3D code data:
###

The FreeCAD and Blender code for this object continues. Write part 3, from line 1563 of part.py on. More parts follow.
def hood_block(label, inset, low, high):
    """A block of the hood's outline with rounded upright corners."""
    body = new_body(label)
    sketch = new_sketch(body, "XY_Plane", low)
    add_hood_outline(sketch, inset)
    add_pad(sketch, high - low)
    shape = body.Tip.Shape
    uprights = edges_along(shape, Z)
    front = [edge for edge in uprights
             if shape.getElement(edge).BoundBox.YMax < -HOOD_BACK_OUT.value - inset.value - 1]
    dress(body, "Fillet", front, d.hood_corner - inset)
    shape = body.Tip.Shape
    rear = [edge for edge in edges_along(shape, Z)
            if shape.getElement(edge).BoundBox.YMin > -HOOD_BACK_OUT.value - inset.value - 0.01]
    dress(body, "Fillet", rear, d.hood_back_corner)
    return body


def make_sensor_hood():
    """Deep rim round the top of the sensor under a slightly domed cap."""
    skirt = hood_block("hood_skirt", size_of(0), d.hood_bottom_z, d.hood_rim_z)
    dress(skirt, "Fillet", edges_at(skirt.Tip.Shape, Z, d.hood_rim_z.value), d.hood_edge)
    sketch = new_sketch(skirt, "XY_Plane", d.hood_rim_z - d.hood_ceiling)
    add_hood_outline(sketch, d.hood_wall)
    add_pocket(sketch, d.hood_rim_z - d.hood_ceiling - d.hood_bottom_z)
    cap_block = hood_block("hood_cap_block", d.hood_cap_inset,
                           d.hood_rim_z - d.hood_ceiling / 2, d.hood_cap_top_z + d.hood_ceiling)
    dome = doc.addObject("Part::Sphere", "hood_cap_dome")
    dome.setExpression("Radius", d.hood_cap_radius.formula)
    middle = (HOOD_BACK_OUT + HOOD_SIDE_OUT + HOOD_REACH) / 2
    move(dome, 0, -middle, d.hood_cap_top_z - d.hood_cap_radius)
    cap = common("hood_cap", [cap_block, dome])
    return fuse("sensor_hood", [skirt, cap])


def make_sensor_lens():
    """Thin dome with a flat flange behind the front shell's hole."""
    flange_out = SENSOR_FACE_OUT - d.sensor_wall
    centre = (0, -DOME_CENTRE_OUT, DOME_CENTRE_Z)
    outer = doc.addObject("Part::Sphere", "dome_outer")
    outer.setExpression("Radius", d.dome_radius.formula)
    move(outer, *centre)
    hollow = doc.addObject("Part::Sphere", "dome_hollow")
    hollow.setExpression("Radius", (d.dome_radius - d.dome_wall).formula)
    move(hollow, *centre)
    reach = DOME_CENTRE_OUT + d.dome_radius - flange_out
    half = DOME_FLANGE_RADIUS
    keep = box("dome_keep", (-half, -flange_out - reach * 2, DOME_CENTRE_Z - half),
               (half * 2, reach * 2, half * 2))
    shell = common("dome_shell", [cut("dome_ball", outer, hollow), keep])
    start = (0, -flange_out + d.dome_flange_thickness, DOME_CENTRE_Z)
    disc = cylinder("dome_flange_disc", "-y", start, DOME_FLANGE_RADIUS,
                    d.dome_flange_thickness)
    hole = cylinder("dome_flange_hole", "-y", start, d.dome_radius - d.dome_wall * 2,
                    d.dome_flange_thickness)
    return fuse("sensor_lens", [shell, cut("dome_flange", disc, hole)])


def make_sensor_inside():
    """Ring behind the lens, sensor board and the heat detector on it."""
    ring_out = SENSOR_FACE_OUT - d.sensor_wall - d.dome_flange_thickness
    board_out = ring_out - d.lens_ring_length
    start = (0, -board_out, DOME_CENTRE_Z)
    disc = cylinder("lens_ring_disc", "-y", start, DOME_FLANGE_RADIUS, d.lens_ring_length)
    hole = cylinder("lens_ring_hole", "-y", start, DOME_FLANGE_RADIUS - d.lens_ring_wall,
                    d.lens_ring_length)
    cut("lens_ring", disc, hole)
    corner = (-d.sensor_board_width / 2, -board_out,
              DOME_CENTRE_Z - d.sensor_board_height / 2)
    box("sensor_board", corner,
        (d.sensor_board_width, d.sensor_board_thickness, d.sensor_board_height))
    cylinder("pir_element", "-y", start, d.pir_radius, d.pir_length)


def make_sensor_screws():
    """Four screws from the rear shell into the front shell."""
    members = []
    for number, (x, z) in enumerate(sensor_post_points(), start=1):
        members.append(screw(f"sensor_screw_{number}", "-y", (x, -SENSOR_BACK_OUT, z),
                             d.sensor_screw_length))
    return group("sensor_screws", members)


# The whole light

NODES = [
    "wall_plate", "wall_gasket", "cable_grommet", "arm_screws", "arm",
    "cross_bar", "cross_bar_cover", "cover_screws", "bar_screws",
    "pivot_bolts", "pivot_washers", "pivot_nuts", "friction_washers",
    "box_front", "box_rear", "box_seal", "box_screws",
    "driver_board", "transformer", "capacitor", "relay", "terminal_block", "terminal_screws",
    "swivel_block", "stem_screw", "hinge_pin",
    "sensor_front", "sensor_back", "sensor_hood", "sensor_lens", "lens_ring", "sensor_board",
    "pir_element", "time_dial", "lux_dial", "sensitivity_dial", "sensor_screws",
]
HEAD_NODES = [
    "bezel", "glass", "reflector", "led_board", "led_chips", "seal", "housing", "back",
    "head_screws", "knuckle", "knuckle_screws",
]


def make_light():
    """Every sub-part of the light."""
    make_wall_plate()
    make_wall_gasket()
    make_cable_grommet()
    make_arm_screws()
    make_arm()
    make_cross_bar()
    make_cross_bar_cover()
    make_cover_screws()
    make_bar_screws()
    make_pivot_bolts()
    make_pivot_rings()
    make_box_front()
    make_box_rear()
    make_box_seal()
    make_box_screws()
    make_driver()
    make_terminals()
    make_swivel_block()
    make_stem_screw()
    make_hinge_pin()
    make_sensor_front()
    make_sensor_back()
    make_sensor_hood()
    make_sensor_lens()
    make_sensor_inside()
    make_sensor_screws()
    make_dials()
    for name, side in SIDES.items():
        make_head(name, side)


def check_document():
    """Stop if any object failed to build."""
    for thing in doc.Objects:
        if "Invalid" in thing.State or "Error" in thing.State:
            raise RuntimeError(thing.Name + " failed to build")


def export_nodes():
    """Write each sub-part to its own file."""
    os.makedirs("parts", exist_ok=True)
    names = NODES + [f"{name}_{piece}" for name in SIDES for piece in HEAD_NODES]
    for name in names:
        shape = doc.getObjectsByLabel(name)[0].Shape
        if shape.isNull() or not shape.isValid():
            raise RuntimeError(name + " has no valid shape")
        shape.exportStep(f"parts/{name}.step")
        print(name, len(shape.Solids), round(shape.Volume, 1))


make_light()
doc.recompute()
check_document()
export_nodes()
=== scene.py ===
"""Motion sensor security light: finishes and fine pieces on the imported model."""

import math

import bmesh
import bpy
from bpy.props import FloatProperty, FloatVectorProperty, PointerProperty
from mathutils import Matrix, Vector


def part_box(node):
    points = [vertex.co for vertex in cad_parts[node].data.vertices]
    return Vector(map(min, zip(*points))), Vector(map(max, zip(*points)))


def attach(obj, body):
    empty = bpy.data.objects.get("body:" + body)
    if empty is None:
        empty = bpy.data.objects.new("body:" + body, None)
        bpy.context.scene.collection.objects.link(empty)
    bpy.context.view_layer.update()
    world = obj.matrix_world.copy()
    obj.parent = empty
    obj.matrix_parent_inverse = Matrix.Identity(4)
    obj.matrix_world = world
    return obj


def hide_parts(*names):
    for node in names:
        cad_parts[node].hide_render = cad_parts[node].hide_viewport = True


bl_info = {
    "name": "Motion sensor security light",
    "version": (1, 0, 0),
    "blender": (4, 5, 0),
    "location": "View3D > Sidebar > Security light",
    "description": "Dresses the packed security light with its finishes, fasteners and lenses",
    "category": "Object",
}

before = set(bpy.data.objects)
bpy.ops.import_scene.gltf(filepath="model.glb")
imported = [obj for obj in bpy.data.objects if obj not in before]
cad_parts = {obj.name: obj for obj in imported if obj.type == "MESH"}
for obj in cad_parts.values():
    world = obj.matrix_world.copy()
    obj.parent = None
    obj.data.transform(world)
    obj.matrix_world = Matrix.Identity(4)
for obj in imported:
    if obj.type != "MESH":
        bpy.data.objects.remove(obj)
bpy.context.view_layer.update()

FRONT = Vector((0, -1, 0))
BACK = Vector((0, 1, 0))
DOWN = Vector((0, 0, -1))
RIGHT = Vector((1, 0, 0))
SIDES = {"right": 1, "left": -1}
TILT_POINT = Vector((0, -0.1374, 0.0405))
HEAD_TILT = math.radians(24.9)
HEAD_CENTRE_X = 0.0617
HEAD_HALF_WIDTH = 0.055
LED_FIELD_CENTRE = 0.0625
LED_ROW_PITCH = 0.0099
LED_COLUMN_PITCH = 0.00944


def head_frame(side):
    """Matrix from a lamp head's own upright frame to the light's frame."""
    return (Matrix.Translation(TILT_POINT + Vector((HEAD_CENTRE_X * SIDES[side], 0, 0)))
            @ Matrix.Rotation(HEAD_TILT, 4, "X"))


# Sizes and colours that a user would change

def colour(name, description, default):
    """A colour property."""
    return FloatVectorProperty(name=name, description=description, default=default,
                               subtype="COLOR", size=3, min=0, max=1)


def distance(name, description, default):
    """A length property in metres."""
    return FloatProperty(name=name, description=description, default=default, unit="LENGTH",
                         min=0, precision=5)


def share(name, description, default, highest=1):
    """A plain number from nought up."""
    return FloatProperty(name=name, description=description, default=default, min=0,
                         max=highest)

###

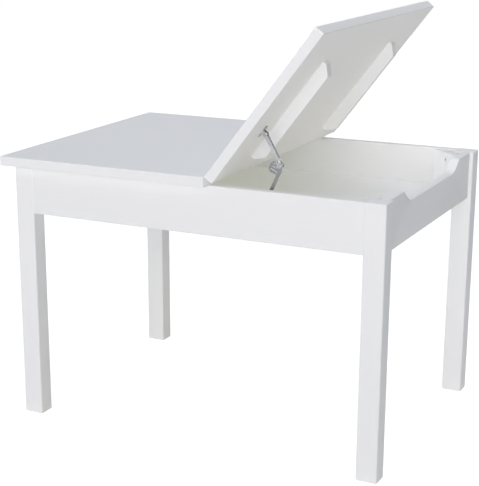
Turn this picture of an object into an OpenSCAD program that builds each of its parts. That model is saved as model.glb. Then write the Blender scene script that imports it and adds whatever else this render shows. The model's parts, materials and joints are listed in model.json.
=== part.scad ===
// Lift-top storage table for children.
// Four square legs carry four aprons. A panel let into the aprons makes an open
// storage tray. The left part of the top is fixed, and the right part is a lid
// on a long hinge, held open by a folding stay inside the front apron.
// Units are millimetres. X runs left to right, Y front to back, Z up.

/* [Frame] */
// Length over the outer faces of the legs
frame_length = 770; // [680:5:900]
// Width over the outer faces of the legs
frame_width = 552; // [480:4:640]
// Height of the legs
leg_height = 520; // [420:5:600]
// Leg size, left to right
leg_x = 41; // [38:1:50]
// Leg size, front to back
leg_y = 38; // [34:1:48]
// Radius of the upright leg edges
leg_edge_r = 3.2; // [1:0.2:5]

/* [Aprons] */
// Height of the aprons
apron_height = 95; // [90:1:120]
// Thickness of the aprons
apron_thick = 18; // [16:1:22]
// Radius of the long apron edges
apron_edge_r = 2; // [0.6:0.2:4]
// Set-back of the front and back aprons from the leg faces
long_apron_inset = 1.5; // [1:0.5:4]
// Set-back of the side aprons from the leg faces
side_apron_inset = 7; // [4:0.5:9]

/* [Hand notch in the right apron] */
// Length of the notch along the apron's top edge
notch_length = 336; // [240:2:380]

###

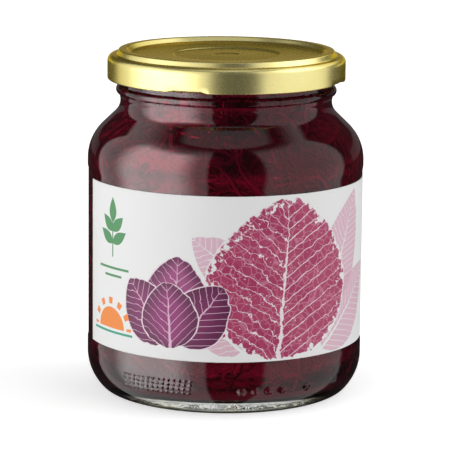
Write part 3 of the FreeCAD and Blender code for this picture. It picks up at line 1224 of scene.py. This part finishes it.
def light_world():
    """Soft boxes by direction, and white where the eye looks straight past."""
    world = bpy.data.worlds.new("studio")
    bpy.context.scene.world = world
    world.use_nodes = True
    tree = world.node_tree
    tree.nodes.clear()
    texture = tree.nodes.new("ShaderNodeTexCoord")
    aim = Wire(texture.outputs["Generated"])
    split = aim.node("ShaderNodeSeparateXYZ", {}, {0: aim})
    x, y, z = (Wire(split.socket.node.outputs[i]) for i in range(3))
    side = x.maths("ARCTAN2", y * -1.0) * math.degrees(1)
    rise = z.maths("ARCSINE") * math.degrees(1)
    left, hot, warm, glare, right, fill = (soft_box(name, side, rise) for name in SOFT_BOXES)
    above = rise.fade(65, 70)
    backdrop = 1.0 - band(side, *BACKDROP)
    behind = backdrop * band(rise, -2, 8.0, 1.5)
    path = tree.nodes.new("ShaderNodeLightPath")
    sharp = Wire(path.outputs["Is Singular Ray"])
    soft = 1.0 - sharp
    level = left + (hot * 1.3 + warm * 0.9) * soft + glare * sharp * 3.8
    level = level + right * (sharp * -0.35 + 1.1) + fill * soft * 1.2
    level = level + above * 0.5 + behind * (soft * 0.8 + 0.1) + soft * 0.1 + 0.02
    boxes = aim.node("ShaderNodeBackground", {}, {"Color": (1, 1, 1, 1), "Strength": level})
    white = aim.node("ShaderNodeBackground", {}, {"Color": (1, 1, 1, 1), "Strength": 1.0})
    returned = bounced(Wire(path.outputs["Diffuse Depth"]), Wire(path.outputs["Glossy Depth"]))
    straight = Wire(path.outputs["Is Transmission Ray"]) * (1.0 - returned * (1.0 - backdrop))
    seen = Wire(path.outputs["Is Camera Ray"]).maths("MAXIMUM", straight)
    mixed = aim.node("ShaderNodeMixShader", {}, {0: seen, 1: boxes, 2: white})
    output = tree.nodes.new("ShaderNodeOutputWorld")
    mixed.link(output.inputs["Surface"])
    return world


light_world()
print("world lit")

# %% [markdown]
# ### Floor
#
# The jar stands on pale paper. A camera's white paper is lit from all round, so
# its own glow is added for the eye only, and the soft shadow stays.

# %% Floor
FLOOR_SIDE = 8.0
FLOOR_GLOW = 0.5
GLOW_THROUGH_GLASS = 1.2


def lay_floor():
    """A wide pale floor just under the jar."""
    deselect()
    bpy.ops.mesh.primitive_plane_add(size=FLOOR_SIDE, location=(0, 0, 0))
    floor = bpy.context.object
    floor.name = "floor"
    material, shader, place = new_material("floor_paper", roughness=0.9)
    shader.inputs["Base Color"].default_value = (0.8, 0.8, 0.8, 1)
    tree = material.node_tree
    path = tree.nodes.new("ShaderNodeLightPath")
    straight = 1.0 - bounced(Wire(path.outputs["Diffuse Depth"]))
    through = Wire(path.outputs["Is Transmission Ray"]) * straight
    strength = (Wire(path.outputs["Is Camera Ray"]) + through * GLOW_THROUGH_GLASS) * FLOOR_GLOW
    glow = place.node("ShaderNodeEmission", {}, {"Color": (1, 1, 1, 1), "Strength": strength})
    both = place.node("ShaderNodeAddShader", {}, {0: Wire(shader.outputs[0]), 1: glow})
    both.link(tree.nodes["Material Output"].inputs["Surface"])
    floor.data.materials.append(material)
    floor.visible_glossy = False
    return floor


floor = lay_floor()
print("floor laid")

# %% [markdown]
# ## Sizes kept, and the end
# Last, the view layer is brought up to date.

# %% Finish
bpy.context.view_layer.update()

###

GIVEN TASK:
From the records above, extract exactly and only the lines that begin at the line with "Turn this picture" and stop after the line with "notch_length = 336; // [240:2:380]".

TASK SOLUTION:
Turn this picture of an object into an OpenSCAD program that builds each of its parts. That model is saved as model.glb. Then write the Blender scene script that imports it and adds whatever else this render shows. The model's parts, materials and joints are listed in model.json.
=== part.scad ===
// Lift-top storage table for children.
// Four square legs carry four aprons. A panel let into the aprons makes an open
// storage tray. The left part of the top is fixed, and the right part is a lid
// on a long hinge, held open by a folding stay inside the front apron.
// Units are millimetres. X runs left to right, Y front to back, Z up.

/* [Frame] */
// Length over the outer faces of the legs
frame_length = 770; // [680:5:900]
// Width over the outer faces of the legs
frame_width = 552; // [480:4:640]
// Height of the legs
leg_height = 520; // [420:5:600]
// Leg size, left to right
leg_x = 41; // [38:1:50]
// Leg size, front to back
leg_y = 38; // [34:1:48]
// Radius of the upright leg edges
leg_edge_r = 3.2; // [1:0.2:5]

/* [Aprons] */
// Height of the aprons
apron_height = 95; // [90:1:120]
// Thickness of the aprons
apron_thick = 18; // [16:1:22]
// Radius of the long apron edges
apron_edge_r = 2; // [0.6:0.2:4]
// Set-back of the front and back aprons from the leg faces
long_apron_inset = 1.5; // [1:0.5:4]
// Set-back of the side aprons from the leg faces
side_apron_inset = 7; // [4:0.5:9]

/* [Hand notch in the right apron] */
// Length of the notch along the apron's top edge
notch_length = 336; // [240:2:380]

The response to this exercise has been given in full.